Accepting as true plaintiff's evidence of the existence of a hole or depression in the lawn, there is no evidence that such hole or depression was concealed by an overgrowth of grass on or before June 16, 1954, the day the tenancy was created. In fact the tenant testified that she did not visit the premises and that she did not know what the condition of the grass was on that day. It would be pure speculation to infer what the condition of the grass was on that day. It is well established that where the defects are not concealed the tenant or his guests take the risk of their safe occupancy and the landlord is not liable for injuries sustained by the tenant or his guests. A landlord is under no duty to advise a tenant of conditions which are apparent. Whitehead v. Comstock & Co., supra, 25 R.I. at page 426, 56 A. 446. See also Cutter v. Hamlen, 147 Mass. 471, 18 N.E. 397, 1 L.R.A. 429, and Charlton v. Brunelle, 82 N.H. 100, 130 A. 216, 43 A.L.R. 1281; 32 Am. Jur., Landlord and Tenant, § 671. Davis v. Smith, 26 R.I. 129, 58 A. 630, 66 L.R.A. 478.

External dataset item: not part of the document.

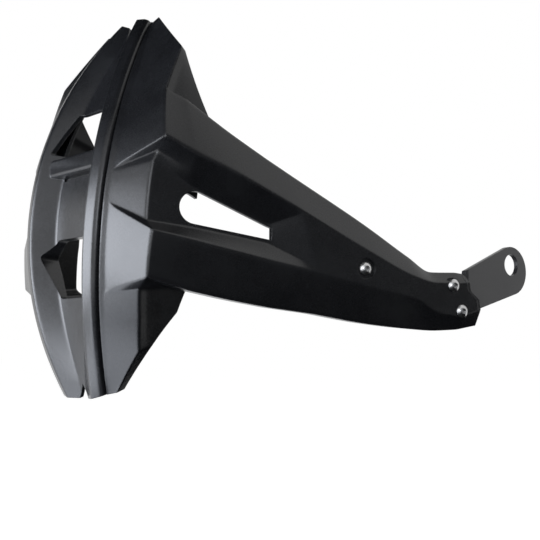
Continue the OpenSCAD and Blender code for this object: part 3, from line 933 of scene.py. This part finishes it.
def surface(name, dark, light, rough, grain, grain_depth, edge_radius, metallic=0.0, edge_wear_and_highlight=None,
            edge_wear_and_highlight_share=0.0):
    """A procedural finish: mottled colour, uneven gloss, fine grain, softened edges, and convex
    edges lightened as wear and as a painted highlight.
    """
    material = bpy.data.materials.new(name)
    n = Nodes(material)
    place = n.add("ShaderNodeTexCoord").outputs["Object"]
    broad = n.noise(place, scale=22.0, detail=4.0)
    cloudy = n.noise(place, scale=95.0, detail=5.0)
    fine = n.noise(place, scale=grain, detail=2.0, roughness=0.6)
    colour = n.mix(n.ramp(broad, 0.35, 0.65, 0.0, 1.0), dark, light)
    colour = n.mix(n.ramp(cloudy, 0.45, 0.75, 0.0, 0.35), colour, light)
    # Convex edges take a lighter colour for wear; on the plastic this is also a painted highlight
    # along the creases
    if edge_wear_and_highlight:
        point = n.add("ShaderNodeNewGeometry").outputs["Pointiness"]
        colour = n.mix(n.ramp(point, 0.52, 0.62, 0.0, edge_wear_and_highlight_share), colour, edge_wear_and_highlight)
    gloss = n.ramp(broad, 0.3, 0.7, *rough)
    gloss_fine = n.ramp(fine, 0.3, 0.7, -0.03, 0.03)
    bevel = n.add("ShaderNodeBevel", {"Radius": edge_radius}, samples=4)
    bump = n.add("ShaderNodeBump", {
        "Height": fine, "Normal": bevel.outputs["Normal"], "Strength": 0.35,
        "Distance": grain_depth,
    })
    shader = n.add("ShaderNodeBsdfPrincipled", {
        "Base Color": colour, "Roughness": n.math("ADD", gloss, gloss_fine),
        "Normal": bump.outputs["Normal"], "Metallic": metallic,
    })
    n.add("ShaderNodeOutputMaterial", {"Surface": shader.outputs["BSDF"]})
    return material


def paint(piece, material):
    piece.data.materials.clear()
    piece.data.materials.append(material)


plastic = surface(
    "moulded_plastic", dark=(0.005, 0.0052, 0.006), light=(0.0075, 0.0079, 0.009),
    rough=(0.24, 0.31), grain=2600.0, grain_depth=0.00005, edge_radius=0.0009,
    # Lighter convex edges: wear, and a painted highlight along the creases
    edge_wear_and_highlight=(0.05, 0.052, 0.056), edge_wear_and_highlight_share=0.15,
)
black_steel = surface(
    "black_steel", dark=(0.012, 0.012, 0.013), light=(0.018, 0.018, 0.02),
    rough=(0.3, 0.42), grain=900.0, grain_depth=0.00008, edge_radius=0.0006,
    edge_wear_and_highlight=(0.06, 0.06, 0.062), edge_wear_and_highlight_share=0.3,
)
zinc_steel = surface(
    "zinc_steel", dark=(0.5, 0.5, 0.5), light=(0.62, 0.62, 0.61),
    rough=(0.26, 0.4), grain=1800.0, grain_depth=0.00003, edge_radius=0.0003, metallic=1.0,
)

for piece, node in (
    (centre_skin(), "centre_panel"), (right_skin(), "right_panel"), (left_skin(), "left_panel"),
):
    shaded(piece)
    paint(piece, plastic)
    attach(piece, "root")
    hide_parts(node)

for name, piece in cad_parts.items():
    if name.startswith(("arm_screw", "arm_nut", "panel_screw")):
        finish = zinc_steel
    elif name == "bracket":
        finish = black_steel
    else:
        finish = plastic
    if piece.material_slots:
        for slot in piece.material_slots:
            slot.material = finish
    else:
        piece.data.materials.append(finish)


def facing(location, target):
    way = Vector(target) - Vector(location)
    return Matrix.Translation(location) @ way.to_track_quat("-Z", "Y").to_matrix().to_4x4()


def flat_sheet(name, width, height, z=0.0):
    x, y = width / 2, height / 2
    mesh = bpy.data.meshes.new(name)
    mesh.from_pydata([(-x, -y, z), (x, -y, z), (x, y, z), (-x, y, z)], [], [(0, 1, 2, 3)])
    return linked(name, mesh)


# Floor, which glows for the eye and in mirrors, so that it shows white and keeps its shadows
FLOOR_SIZE = 60.0
FLOOR_Z = -0.3
FLOOR_GLOW = 0.755
floor = flat_sheet("floor", FLOOR_SIZE, FLOOR_SIZE, FLOOR_Z)
floor_material = bpy.data.materials.new("floor")
n = Nodes(floor_material)
floor_shader = n.add("ShaderNodeBsdfPrincipled", {
    "Base Color": grey(0.82), "Roughness": 0.9, "Specular IOR Level": 0.0,
    "Emission Color": grey(1.0),
    "Emission Strength": n.math("MULTIPLY", n.plain_sight(), FLOOR_GLOW),
})
n.add("ShaderNodeOutputMaterial", {"Surface": floor_shader.outputs["BSDF"]})
paint(floor, floor_material)

# Surroundings: white to the eye and in mirrors, and a soft light on the object
SOFT_LIGHT = 0.3
world = bpy.data.worlds.new("studio")
scene.world = world
n = Nodes(world)
level = n.ramp(n.plain_sight(), 0.0, 1.0, SOFT_LIGHT, 1.0)
background = n.add("ShaderNodeBackground", {"Color": grey(1.0), "Strength": level})
n.add("ShaderNodeOutputWorld", {"Surface": background.outputs["Background"]})

COOL = (0.95, 1.0, 1.1)


def area_light(name, location, target, width, height, watts):
    lamp = bpy.data.lights.new(name, "AREA")
    lamp.shape = "RECTANGLE"
    lamp.size = width
    lamp.size_y = height
    lamp.energy = watts
    lamp.color = COOL
    piece = linked(name, lamp)
    piece.matrix_world = facing(location, target)
    piece.visible_camera = False


def flag(name, location, target, width, height, shade):
    """A dark card out of the camera's sight, which the gloss of the plastic mirrors."""
    card = flat_sheet(name, width, height)
    card.matrix_world = facing(location, target)
    card.visible_camera = False
    card.visible_shadow = False
    card.visible_diffuse = False
    cloth = bpy.data.materials.new(name)
    tree = Nodes(cloth)
    dull = tree.add("ShaderNodeBsdfDiffuse", {"Color": grey(shade)})
    tree.add("ShaderNodeOutputMaterial", {"Surface": dull.outputs["BSDF"]})
    paint(card, cloth)


# Name, place, aim, width, height and watts
for lamp in (
    ("key", (-1.77, 0.75, 0.06), (-0.2, 0.12, 0.04), 1.3, 1.1, 42),
    ("fill", (-1.6, -0.96, 0.39), (-0.33, 0.11, 0.04), 0.8, 0.7, 7.5),
    ("low_fill", (-0.86, 0.24, -0.28), (-0.86, 0.24, 1.0), 0.75, 0.35, 3.4),
):
    area_light(*lamp)

# Name, place, aim, width, height and shade
for card in (
    ("side_flag", (-0.2, -1.5, 0.0), (-0.2, 0.1, 0.0), 2.0, 2.8, 0.25),
    ("top_flag", (-0.6, 0.6, 1.0), (-0.35, 0.2, 0.0), 2.4, 2.4, 0.01),
    ("floor_flag", (-0.35, -0.6, -0.29), (-0.35, -0.6, 1.0), 1.5, 1.9, 0.01),
):
    flag(*card)

CAMERA_AT = Vector((-0.73845, -0.55149, -0.07676))
CAMERA_LOOK = Vector((0.64417, 0.76063, 0.08056))
camera_data = bpy.data.cameras.new("camera")
camera_data.lens = 70
camera_data.sensor_width = 36
camera = linked("camera", camera_data)
camera.matrix_world = facing(CAMERA_AT, CAMERA_AT + CAMERA_LOOK)
scene.camera = camera
scene.view_settings.view_transform = "Standard"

Moreover, there is clearly no evidence that the defendants, on or before June 16, 1954, knew of, or concealed, the existence of the alleged dangerous condition. In our opinion the jury would not have been warranted in inferring that the existence of the alleged dangerous condition on or before that date was known by the defendants from the fact that the hole in question was in existence on June 26, 1954, the day of the accident, and from the fact that they had been cutting the grass up to June 13, 1954 or the end of June. In view of our conclusion that it would be unreasonable to infer that the grass was "high" on or before June 16, 1954 from the evidence that it was "high" on June 26, 1954, and because we believe that the jury would not be warranted in inferring knowledge on the part of the defendants when the only evidence is that they had no such knowledge, we are of the opinion that the trial justice did not err in directing a verdict for the defendants. Condon v. Winn, 252 Mass. 146, 147 N.E. 562.

The plaintiff's exception is overruled, and the case is remitted to the superior court for entry of judgment on the verdict as directed.